Only the lines from the one containing "solid = along_y(closed_face([(side" down to the one containing "obj.matrix_parent_inverse = Matrix.Identity(4)", inclusive, are to be quoted exactly.

_Source records_
▬▬▬▬▬▬▬▬▬▬

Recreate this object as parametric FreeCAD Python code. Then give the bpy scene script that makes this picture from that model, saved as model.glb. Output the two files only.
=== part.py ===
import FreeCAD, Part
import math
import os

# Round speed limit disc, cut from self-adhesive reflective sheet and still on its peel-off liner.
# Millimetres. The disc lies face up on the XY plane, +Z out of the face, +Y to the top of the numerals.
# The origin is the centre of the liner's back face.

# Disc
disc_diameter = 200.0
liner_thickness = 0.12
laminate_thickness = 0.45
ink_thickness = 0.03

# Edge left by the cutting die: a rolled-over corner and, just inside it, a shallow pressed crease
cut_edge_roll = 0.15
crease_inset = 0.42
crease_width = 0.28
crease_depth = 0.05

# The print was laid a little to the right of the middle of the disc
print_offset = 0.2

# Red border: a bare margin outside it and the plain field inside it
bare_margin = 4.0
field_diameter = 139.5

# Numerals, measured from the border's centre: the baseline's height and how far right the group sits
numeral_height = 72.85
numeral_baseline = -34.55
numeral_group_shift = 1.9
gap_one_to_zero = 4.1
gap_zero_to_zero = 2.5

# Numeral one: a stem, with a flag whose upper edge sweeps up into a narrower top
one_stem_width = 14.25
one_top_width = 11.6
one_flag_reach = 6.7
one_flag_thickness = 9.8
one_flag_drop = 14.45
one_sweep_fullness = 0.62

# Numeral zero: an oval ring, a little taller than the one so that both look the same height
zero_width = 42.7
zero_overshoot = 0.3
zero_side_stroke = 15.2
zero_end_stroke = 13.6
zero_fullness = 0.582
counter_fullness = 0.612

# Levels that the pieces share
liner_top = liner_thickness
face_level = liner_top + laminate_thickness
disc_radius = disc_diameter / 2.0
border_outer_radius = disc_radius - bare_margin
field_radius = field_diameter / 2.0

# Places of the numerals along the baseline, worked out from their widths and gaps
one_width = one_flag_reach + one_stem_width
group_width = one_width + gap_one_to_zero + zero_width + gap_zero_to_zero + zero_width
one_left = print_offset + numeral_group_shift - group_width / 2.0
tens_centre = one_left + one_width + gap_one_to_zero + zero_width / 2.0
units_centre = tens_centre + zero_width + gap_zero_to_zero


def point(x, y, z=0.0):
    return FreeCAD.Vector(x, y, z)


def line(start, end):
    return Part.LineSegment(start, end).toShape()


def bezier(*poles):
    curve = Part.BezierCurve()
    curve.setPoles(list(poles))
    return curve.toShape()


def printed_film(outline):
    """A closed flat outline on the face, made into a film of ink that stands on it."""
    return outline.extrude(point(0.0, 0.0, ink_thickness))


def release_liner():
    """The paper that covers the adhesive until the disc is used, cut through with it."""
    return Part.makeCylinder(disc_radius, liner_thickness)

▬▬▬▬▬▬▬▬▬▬

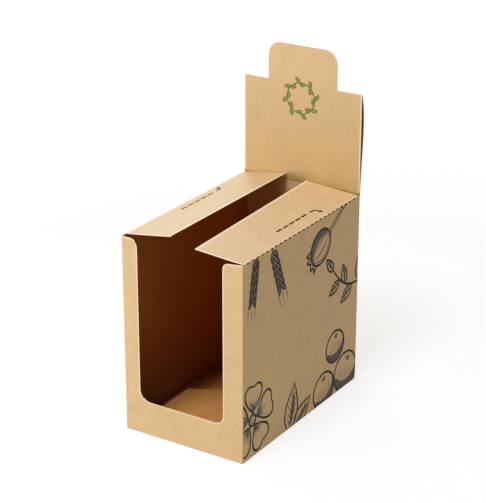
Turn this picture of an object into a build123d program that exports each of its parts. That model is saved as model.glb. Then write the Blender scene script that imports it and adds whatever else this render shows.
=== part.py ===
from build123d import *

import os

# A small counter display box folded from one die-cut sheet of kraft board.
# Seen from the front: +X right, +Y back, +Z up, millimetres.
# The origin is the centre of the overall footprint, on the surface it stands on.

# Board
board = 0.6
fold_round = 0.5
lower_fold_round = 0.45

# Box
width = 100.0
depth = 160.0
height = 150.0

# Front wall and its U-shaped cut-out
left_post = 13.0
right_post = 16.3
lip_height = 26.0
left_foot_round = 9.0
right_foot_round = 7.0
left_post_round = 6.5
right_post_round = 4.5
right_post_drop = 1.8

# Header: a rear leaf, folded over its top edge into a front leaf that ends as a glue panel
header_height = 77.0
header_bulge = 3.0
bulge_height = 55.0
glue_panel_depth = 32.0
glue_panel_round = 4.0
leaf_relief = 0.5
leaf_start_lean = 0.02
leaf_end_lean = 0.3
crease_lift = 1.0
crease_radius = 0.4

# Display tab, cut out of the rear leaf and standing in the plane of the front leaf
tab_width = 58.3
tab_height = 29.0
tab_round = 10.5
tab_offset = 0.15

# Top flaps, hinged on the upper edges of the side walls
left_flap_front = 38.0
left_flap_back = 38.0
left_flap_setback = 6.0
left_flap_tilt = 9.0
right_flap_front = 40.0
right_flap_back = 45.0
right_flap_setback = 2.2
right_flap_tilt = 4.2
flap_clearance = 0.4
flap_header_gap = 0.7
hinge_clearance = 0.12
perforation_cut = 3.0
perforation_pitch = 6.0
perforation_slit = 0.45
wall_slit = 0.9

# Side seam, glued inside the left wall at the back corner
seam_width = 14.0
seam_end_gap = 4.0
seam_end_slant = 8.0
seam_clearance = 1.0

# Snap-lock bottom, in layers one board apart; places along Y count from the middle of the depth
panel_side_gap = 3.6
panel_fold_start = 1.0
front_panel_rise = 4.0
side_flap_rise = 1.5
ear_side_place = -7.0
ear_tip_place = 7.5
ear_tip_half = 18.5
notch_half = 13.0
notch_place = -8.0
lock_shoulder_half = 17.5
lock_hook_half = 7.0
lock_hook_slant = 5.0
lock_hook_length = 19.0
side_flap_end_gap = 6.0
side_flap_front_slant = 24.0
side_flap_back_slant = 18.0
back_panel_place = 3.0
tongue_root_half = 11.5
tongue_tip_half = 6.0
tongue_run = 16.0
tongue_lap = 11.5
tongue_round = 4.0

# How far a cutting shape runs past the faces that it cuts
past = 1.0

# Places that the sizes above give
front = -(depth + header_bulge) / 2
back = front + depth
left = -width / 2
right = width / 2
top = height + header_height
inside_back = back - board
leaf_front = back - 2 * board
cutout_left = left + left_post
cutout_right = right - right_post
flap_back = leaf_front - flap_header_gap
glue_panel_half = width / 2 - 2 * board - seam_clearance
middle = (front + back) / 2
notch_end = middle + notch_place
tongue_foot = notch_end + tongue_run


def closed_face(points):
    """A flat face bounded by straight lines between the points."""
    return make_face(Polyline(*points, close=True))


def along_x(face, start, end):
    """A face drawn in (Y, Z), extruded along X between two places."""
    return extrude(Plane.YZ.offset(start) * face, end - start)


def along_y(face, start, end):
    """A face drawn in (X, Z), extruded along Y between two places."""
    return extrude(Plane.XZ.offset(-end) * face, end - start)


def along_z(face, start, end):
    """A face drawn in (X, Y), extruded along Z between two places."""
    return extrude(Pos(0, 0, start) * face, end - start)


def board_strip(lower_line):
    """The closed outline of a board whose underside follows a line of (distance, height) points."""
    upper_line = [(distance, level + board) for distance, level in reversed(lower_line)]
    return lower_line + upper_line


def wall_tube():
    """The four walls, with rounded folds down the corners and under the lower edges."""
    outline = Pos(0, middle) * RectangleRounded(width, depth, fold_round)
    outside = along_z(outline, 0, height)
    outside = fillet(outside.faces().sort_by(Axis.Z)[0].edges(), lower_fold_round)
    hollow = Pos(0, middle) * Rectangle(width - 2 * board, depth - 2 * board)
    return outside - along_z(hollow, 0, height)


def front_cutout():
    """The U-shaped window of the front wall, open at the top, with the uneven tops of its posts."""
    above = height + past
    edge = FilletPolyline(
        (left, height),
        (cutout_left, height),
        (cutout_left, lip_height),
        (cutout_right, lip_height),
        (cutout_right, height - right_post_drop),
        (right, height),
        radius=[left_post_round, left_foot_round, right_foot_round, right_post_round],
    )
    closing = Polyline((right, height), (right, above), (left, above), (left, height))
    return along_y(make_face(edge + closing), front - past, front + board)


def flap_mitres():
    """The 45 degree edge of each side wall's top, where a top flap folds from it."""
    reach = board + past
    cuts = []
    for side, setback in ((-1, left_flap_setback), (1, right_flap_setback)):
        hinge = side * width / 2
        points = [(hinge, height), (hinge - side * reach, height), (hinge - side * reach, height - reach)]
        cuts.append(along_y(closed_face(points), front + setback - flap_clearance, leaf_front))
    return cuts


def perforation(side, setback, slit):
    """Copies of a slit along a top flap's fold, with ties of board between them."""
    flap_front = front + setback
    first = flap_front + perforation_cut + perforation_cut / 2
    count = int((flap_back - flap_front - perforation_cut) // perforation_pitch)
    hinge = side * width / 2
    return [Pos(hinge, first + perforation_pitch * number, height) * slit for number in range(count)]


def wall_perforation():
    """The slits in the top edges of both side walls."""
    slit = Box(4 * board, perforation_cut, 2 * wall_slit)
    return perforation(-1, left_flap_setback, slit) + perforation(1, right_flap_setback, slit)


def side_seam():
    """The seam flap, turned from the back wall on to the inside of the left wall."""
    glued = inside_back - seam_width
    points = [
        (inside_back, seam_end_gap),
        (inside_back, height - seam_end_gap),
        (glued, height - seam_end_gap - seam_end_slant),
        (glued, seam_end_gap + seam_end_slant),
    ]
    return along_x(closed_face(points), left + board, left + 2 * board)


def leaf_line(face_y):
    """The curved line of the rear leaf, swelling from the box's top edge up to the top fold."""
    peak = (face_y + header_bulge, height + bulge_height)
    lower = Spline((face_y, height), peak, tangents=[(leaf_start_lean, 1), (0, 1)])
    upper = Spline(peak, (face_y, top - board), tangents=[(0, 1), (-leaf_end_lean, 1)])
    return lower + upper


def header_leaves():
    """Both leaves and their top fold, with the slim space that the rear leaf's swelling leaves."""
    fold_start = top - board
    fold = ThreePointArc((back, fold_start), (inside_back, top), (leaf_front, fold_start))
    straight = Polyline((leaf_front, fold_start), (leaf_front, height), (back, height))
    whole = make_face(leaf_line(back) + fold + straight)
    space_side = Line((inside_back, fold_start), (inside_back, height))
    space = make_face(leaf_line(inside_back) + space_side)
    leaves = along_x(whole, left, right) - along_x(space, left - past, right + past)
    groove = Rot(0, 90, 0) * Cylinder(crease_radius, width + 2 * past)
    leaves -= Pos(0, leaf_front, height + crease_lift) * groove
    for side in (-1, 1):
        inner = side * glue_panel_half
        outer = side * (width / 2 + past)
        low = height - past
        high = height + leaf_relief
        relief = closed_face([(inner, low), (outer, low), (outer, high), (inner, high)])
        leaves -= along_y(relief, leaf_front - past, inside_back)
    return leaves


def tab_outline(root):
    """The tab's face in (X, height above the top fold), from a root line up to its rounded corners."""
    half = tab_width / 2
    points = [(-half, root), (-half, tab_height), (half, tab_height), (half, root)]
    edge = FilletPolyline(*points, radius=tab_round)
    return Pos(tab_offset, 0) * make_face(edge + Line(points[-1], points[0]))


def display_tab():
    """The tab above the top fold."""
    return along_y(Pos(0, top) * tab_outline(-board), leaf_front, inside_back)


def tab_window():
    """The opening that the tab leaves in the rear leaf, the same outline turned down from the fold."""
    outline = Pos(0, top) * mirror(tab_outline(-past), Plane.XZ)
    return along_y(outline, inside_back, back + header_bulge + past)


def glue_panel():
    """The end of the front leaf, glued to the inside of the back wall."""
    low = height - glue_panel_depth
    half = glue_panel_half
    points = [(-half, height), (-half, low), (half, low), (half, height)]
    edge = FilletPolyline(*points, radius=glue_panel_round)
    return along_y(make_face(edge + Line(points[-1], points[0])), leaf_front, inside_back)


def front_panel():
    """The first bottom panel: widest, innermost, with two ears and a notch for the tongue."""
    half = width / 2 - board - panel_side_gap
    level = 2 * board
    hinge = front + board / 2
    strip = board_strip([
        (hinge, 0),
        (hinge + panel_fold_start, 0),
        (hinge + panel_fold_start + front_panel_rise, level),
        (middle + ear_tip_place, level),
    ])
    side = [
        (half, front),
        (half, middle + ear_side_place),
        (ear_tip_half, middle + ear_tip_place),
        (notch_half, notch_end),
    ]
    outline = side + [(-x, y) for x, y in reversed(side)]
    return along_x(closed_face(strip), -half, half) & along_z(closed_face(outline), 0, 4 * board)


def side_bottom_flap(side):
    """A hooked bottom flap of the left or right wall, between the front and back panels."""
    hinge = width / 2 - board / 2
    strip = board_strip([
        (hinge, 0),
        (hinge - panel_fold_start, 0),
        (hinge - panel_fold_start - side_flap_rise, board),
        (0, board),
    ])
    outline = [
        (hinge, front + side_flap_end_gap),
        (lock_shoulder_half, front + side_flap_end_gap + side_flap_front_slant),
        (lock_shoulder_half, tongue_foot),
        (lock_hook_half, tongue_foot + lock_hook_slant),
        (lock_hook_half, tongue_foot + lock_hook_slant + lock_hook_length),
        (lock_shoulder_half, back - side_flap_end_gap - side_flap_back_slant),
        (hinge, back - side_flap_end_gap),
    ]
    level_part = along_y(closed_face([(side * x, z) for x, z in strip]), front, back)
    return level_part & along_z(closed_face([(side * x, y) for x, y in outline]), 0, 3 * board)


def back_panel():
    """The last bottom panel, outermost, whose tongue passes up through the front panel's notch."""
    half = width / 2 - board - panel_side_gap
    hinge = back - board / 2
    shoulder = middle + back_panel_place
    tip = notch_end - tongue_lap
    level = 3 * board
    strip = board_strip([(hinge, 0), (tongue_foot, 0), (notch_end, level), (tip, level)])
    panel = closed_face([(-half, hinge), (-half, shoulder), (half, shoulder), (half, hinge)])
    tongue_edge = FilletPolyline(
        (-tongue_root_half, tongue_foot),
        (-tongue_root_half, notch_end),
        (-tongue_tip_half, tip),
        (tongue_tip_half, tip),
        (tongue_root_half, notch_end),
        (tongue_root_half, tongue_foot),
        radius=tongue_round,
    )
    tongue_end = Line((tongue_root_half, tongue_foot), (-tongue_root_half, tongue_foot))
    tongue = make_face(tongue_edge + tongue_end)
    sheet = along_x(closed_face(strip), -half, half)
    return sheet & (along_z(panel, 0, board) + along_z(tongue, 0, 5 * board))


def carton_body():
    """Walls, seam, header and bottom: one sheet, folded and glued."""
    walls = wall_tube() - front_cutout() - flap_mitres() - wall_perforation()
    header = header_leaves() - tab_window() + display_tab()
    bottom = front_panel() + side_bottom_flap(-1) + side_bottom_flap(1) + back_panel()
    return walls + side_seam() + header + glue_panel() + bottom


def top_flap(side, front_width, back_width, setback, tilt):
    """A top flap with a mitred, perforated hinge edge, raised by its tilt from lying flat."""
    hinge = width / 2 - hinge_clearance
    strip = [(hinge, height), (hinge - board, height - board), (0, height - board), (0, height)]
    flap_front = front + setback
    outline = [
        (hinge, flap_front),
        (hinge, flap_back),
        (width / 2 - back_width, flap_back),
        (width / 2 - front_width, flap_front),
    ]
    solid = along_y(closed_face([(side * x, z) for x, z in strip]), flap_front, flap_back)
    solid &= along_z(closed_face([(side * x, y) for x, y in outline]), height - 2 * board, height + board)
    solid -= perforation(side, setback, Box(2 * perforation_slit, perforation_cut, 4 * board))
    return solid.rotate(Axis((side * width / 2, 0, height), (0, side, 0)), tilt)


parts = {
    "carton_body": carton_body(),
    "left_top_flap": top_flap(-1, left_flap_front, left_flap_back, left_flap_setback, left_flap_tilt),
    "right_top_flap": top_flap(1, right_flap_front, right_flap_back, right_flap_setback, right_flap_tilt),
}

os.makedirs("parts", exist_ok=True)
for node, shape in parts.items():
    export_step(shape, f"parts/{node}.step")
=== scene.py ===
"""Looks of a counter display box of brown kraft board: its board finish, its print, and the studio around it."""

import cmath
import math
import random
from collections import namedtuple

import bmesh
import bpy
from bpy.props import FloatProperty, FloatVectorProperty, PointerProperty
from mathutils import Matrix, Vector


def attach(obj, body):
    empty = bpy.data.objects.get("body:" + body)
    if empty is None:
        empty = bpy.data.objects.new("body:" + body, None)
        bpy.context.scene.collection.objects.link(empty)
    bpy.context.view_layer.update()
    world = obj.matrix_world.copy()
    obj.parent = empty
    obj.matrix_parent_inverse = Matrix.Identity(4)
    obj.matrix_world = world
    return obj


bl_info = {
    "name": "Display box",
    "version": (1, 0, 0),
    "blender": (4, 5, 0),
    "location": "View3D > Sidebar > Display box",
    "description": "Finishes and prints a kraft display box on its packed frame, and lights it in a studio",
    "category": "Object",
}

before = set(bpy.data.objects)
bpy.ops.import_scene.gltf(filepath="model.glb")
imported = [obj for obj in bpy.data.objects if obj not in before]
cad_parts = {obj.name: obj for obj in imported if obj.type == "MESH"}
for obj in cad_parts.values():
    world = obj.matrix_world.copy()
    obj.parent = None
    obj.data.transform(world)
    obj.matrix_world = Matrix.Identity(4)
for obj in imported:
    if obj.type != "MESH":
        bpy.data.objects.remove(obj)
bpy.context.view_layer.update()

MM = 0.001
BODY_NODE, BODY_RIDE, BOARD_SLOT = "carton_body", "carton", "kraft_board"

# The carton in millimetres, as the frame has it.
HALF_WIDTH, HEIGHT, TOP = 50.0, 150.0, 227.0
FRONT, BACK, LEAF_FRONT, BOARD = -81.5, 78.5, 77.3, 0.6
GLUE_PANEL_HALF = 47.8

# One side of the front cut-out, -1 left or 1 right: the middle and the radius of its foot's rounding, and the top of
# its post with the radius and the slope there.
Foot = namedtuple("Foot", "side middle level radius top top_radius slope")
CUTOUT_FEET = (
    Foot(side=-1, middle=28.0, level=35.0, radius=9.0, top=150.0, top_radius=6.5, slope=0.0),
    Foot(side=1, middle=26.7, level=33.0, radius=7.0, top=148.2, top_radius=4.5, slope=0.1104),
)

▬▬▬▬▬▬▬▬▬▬

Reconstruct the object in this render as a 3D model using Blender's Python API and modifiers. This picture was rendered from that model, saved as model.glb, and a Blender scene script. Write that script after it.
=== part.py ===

▬▬▬▬▬▬▬▬▬▬

_Output of the exercise_
    solid = along_y(closed_face([(side * x, z) for x, z in strip]), flap_front, flap_back)
    solid &= along_z(closed_face([(side * x, y) for x, y in outline]), height - 2 * board, height + board)
    solid -= perforation(side, setback, Box(2 * perforation_slit, perforation_cut, 4 * board))
    return solid.rotate(Axis((side * width / 2, 0, height), (0, side, 0)), tilt)


parts = {
    "carton_body": carton_body(),
    "left_top_flap": top_flap(-1, left_flap_front, left_flap_back, left_flap_setback, left_flap_tilt),
    "right_top_flap": top_flap(1, right_flap_front, right_flap_back, right_flap_setback, right_flap_tilt),
}

os.makedirs("parts", exist_ok=True)
for node, shape in parts.items():
    export_step(shape, f"parts/{node}.step")
=== scene.py ===
"""Looks of a counter display box of brown kraft board: its board finish, its print, and the studio around it."""

import cmath
import math
import random
from collections import namedtuple

import bmesh
import bpy
from bpy.props import FloatProperty, FloatVectorProperty, PointerProperty
from mathutils import Matrix, Vector


def attach(obj, body):
    empty = bpy.data.objects.get("body:" + body)
    if empty is None:
        empty = bpy.data.objects.new("body:" + body, None)
        bpy.context.scene.collection.objects.link(empty)
    bpy.context.view_layer.update()
    world = obj.matrix_world.copy()
    obj.parent = empty
    obj.matrix_parent_inverse = Matrix.Identity(4)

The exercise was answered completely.